Exercise :: Write out the whole of the material exactly.

Supplied data ::
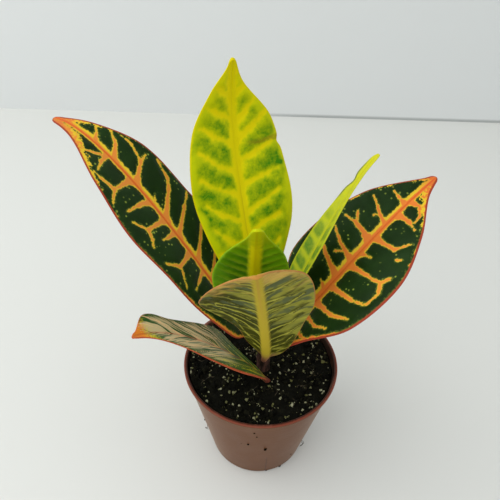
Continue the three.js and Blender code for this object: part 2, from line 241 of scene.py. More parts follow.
# One entry for each leaf, with the values that its solid has, and its own pattern: the side veins,
# the half-width of the midrib's band at base and tip, and how far the veins stand out below. Rims are
# the orange bands inside the left and right margin: the width, and the share of the blade's length
# from which a band widens towards the tip.
LEAVES = {
    "leaf_tall": {
        "foot": (1, -1.7, 66),
        "bends": [(-6, 11, 98), (-15, 30, 133)],
        "tip": (-12, 17, 159),
        "heading": 110,
        "petiole": 9,
        "roll": (-6, -9),
        "fold": (11, 11),
        "curl": -15,
        "left": (5, 10, 15, 17.5, 14.5, 7, 1.8),
        "right": (5, 11, 18, 18, 13.5, 4, 1.6),
        "waves": [(0.7, 2.5, 0.1, 1), (0.5, 3, 0.4, -1)],
        "nicks": [(1, 0.655, 0.9, 0.018)],
        "veins": TALL_VEINS,
        "band": (1.3, 0.9),
        "ridges": 0.12,
        "bulge": 0.35,
    },
    "leaf_left": {
        "foot": (0.9, -2.3, 55),
        "bends": [(-15, -3, 85), (-50, 15, 138)],
        "tip": (-69, 21, 137.7),
        "heading": 160,
        "petiole": 11,
        "roll": (1, 3),
        "fold": (14, 14),
        "curl": -16,
        "left": (7.5, 12, 15.5, 17, 13.5, 5.6, 3.2),
        "right": (5, 11, 17, 16.5, 13.5, 5.8, 1.8),
        "waves": [(0.5, 2.5, 0.3, 1), (0.6, 3, 0, -1)],
        "nicks": [],
        "veins": LEFT_VEINS,
        "band": (1.1, 0.85),
        "rims": [(0.8, 0.68), (0.5, 0.86)],
        "ridges": 0.18,
        "bulge": 0.35,
    },
    "leaf_right": {
        "foot": (0.9, -2.2, 54),
        "bends": [(12, -11, 80), (33, 4, 108)],
        "tip": (57, 21, 120.5),
        "heading": 25,
        "petiole": 11,
        "roll": (15, -28),
        "fold": (20, 12),
        "curl": -15,
        "left": (5.5, 11.5, 21.5, 19.5, 14, 5.7, 2.2),
        "right": (6, 11.5, 20.5, 20, 12.5, 4, 1.6),
        "waves": [(0.6, 2.5, 0.2, 1), (0.5, 3, 0.5, -1)],
        "nicks": [],
        "veins": RIGHT_VEINS,
        "band": (2.4, 0.6),
        "rims": [(0.7, 0.93), (1.1, 0.72)],
        "ridges": 0.18,
        "bulge": 0.35,
    },
    "leaf_narrow": {
        "foot": (1, -1.8, 64),
        "bends": [(12, -4, 91), (19, 2, 120)],
        "tip": (34, 14, 132),
        "heading": 38,
        "petiole": 9,
        "roll": (31, 22),
        "fold": (27, 20),
        "curl": -6,
        "left": (2.5, 4.5, 6.5, 5.5, 3, 2, 1.5),
        "right": (2.5, 5, 7, 7, 3.5, 2, 2),
        "waves": [],
        "nicks": [(-1, 0.84, 0.9, 0.03)],
        "veins": comb((5, 11, 17, 23, 29, 36, 43, 49, 55), 0.3, 0.8, -1)
        + comb((4, 10, 16, 22, 29, 36, 43, 50), 0.5, 0.8, 1),
        "band": (0.8, 0.6),
        "ridges": 0.1,
        "bulge": 0.15,
    },
    "leaf_small": {
        "foot": (1, -1.6, 68),
        "bends": [(-5, -9, 88), (-4, -17, 110)],
        "tip": (-4, -30, 133),
        "heading": -95,
        "petiole": 7,
        "roll": (-9, -6),
        "fold": (8, 11),
        "curl": -10,
        "left": (3.5, 7, 10.5, 10.5, 8, 3.5, 2),
        "right": (3.5, 7, 12, 12.5, 8.5, 3, 1.5),
        "waves": [],
        "nicks": [],
        "veins": comb((4, 9, 14, 19, 24, 29, 34, 38, 42.5, 47, 52), 0.45, 0.8, -1)
        + comb((3, 8, 13, 18, 23, 28, 33, 37.5, 42, 47, 52), 0.6, 0.8, 1),
        "band": (1.8, 1.5),
        "ridges": 0.25,
        "bulge": 0.25,
    },
    "leaf_front": {
        "foot": (0.9, -2.4, 52),
        "bends": [(3, -19, 72), (-4, -24, 115)],
        "tip": (-4, -52, 137),
        "heading": -93,
        "petiole": 9,
        "roll": (7, -18),
        "fold": (13, 8),
        "curl": -15,
        "left": (4.5, 8.5, 12, 15, 13, 5, 2.5),
        "right": (3, 6.5, 9, 17, 13.5, 5.5, 2),
        "waves": [(0.8, 2, 0.2, 1), (0.8, 2, 0.6, -1)],
        "nicks": [],
        "veins": FRONT_VEINS + comb(range(11, 84, 8), 1.1, 0.3, -1) + comb(range(12, 84, 8), 1.3, 0.3, 1),
        "band": (1.5, 1.2),
        "ridges": 0.25,
        "bulge": 0.3,
    },
    "leaf_low": {
        "foot": (6, -6.5, 37),
        "bends": [(3.5, -11, 57), (-29, -6, 76.5)],
        "tip": (-41, -24, 86.5),
        "heading": 196,
        "petiole": 10,
        "roll": (-14, 2),
        "fold": (4, 23),
        "curl": -12,
        "left": (2.5, 7, 11, 11, 7, 3, 1.5),
        "right": (2.5, 4.5, 9.5, 8.5, 6, 6.5, 1.6),
        "waves": [(0.8, 2.5, 0.1, 1)],
        "nicks": [],
        "veins": comb((3, 9, 16, 22, 29, 36, 43), 2.3, 0.4, -1)
        + comb((2, 8, 14, 21, 28, 36, 44), 2.5, 0.4, 1),
        "band": (0.5, 0.35),
        "ridges": 0.2,
        "bulge": 0.25,
    },
}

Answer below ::
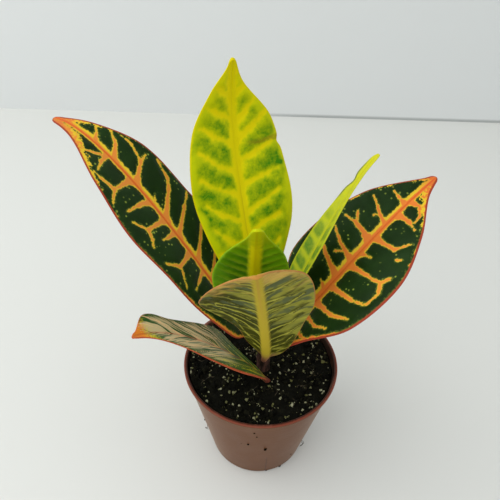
Continue the three.js and Blender code for this object: part 2, from line 241 of scene.py. More parts follow.
# One entry for each leaf, with the values that its solid has, and its own pattern: the side veins,
# the half-width of the midrib's band at base and tip, and how far the veins stand out below. Rims are
# the orange bands inside the left and right margin: the width, and the share of the blade's length
# from which a band widens towards the tip.
LEAVES = {
    "leaf_tall": {
        "foot": (1, -1.7, 66),
        "bends": [(-6, 11, 98), (-15, 30, 133)],
        "tip": (-12, 17, 159),
        "heading": 110,
        "petiole": 9,
        "roll": (-6, -9),
        "fold": (11, 11),
        "curl": -15,
        "left": (5, 10, 15, 17.5, 14.5, 7, 1.8),
        "right": (5, 11, 18, 18, 13.5, 4, 1.6),
        "waves": [(0.7, 2.5, 0.1, 1), (0.5, 3, 0.4, -1)],
        "nicks": [(1, 0.655, 0.9, 0.018)],
        "veins": TALL_VEINS,
        "band": (1.3, 0.9),
        "ridges": 0.12,
        "bulge": 0.35,
    },
    "leaf_left": {
        "foot": (0.9, -2.3, 55),
        "bends": [(-15, -3, 85), (-50, 15, 138)],
        "tip": (-69, 21, 137.7),
        "heading": 160,
        "petiole": 11,
        "roll": (1, 3),
        "fold": (14, 14),
        "curl": -16,
        "left": (7.5, 12, 15.5, 17, 13.5, 5.6, 3.2),
        "right": (5, 11, 17, 16.5, 13.5, 5.8, 1.8),
        "waves": [(0.5, 2.5, 0.3, 1), (0.6, 3, 0, -1)],
        "nicks": [],
        "veins": LEFT_VEINS,
        "band": (1.1, 0.85),
        "rims": [(0.8, 0.68), (0.5, 0.86)],
        "ridges": 0.18,
        "bulge": 0.35,
    },
    "leaf_right": {
        "foot": (0.9, -2.2, 54),
        "bends": [(12, -11, 80), (33, 4, 108)],
        "tip": (57, 21, 120.5),
        "heading": 25,
        "petiole": 11,
        "roll": (15, -28),
        "fold": (20, 12),
        "curl": -15,
        "left": (5.5, 11.5, 21.5, 19.5, 14, 5.7, 2.2),
        "right": (6, 11.5, 20.5, 20, 12.5, 4, 1.6),
        "waves": [(0.6, 2.5, 0.2, 1), (0.5, 3, 0.5, -1)],
        "nicks": [],
        "veins": RIGHT_VEINS,
        "band": (2.4, 0.6),
        "rims": [(0.7, 0.93), (1.1, 0.72)],
        "ridges": 0.18,
        "bulge": 0.35,
    },
    "leaf_narrow": {
        "foot": (1, -1.8, 64),
        "bends": [(12, -4, 91), (19, 2, 120)],
        "tip": (34, 14, 132),
        "heading": 38,
        "petiole": 9,
        "roll": (31, 22),
        "fold": (27, 20),
        "curl": -6,
        "left": (2.5, 4.5, 6.5, 5.5, 3, 2, 1.5),
        "right": (2.5, 5, 7, 7, 3.5, 2, 2),
        "waves": [],
        "nicks": [(-1, 0.84, 0.9, 0.03)],
        "veins": comb((5, 11, 17, 23, 29, 36, 43, 49, 55), 0.3, 0.8, -1)
        + comb((4, 10, 16, 22, 29, 36, 43, 50), 0.5, 0.8, 1),
        "band": (0.8, 0.6),
        "ridges": 0.1,
        "bulge": 0.15,
    },
    "leaf_small": {
        "foot": (1, -1.6, 68),
        "bends": [(-5, -9, 88), (-4, -17, 110)],
        "tip": (-4, -30, 133),
        "heading": -95,
        "petiole": 7,
        "roll": (-9, -6),
        "fold": (8, 11),
        "curl": -10,
        "left": (3.5, 7, 10.5, 10.5, 8, 3.5, 2),
        "right": (3.5, 7, 12, 12.5, 8.5, 3, 1.5),
        "waves": [],
        "nicks": [],
        "veins": comb((4, 9, 14, 19, 24, 29, 34, 38, 42.5, 47, 52), 0.45, 0.8, -1)
        + comb((3, 8, 13, 18, 23, 28, 33, 37.5, 42, 47, 52), 0.6, 0.8, 1),
        "band": (1.8, 1.5),
        "ridges": 0.25,
        "bulge": 0.25,
    },
    "leaf_front": {
        "foot": (0.9, -2.4, 52),
        "bends": [(3, -19, 72), (-4, -24, 115)],
        "tip": (-4, -52, 137),
        "heading": -93,
        "petiole": 9,
        "roll": (7, -18),
        "fold": (13, 8),
        "curl": -15,
        "left": (4.5, 8.5, 12, 15, 13, 5, 2.5),
        "right": (3, 6.5, 9, 17, 13.5, 5.5, 2),
        "waves": [(0.8, 2, 0.2, 1), (0.8, 2, 0.6, -1)],
        "nicks": [],
        "veins": FRONT_VEINS + comb(range(11, 84, 8), 1.1, 0.3, -1) + comb(range(12, 84, 8), 1.3, 0.3, 1),
        "band": (1.5, 1.2),
        "ridges": 0.25,
        "bulge": 0.3,
    },
    "leaf_low": {
        "foot": (6, -6.5, 37),
        "bends": [(3.5, -11, 57), (-29, -6, 76.5)],
        "tip": (-41, -24, 86.5),
        "heading": 196,
        "petiole": 10,
        "roll": (-14, 2),
        "fold": (4, 23),
        "curl": -12,
        "left": (2.5, 7, 11, 11, 7, 3, 1.5),
        "right": (2.5, 4.5, 9.5, 8.5, 6, 6.5, 1.6),
        "waves": [(0.8, 2.5, 0.1, 1)],
        "nicks": [],
        "veins": comb((3, 9, 16, 22, 29, 36, 43), 2.3, 0.4, -1)
        + comb((2, 8, 14, 21, 28, 36, 44), 2.5, 0.4, 1),
        "band": (0.5, 0.35),
        "ridges": 0.2,
        "bulge": 0.25,
    },
}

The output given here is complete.